Our first heritage excursion was to the Folk Museum. Here were examples of buildings from all over Oslo, collected and moved to the museum to preserve the traditions and architectural styles of all different parts of Norway.

My favorite building was Gol Stave Church, dating from around 1200 it is a really impressive building with lots of beautifully intricate carvings.


In another tiny red timber building was a rather unexpected surprise, the whole interior was painted with these beautiful swirly, leafy designs, and images from stories.


As well as the open air museum the Folk Museum had several indoor exhibition spaces, including one filled with examples of traditional Norwegian craft and art. This included very awesome looking sleighs and more beautifully carved stave church door frames.


The next day we slipped and slid our way across a rather icy port to catch a ferry around the islands, and while we were waiting we went in to visit the Nobel Peace Center, named after Alfred Nobel. This museum had some really through provoking and interesting exhibitions, as a museum talking about such a serious and weighty subject should do. My favorite element was the Nobel Field, a darkened room with screens giving information about everyone who had even won the Nobel Peace Prize.

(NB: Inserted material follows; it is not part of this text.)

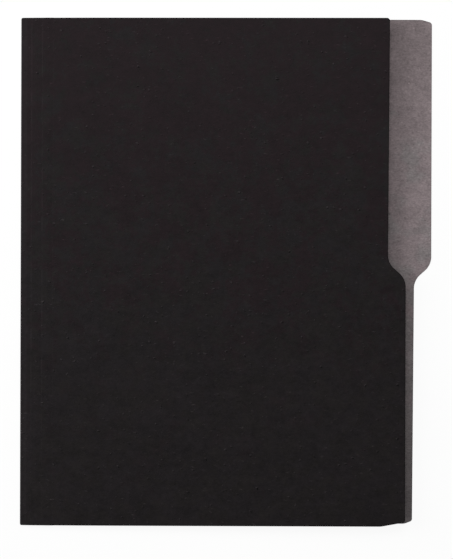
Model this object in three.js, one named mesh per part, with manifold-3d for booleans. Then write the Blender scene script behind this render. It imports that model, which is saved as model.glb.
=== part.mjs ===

Each screen in the room is about one year's winners, and when you step up to the screens, they come alive. As you stand in front of them the information about who the recipient is and why they won appears on the screen.  The room looks almost enchanting and the relatively simple design reacts to those around it, creating visitor engagement on another level. It really is interactive, intelligent exhibition design done brilliantly!
The boat trip around the islands was very picturesque, although we did decide that the islands might be a lovely places to live but I wouldn't quite sacrifice the convenience of having amenities close by in order to live somewhere so beautiful. Imagine having to get on a boat to pop to the shops when you run out of milk. And what if you had a late night chocolate craving!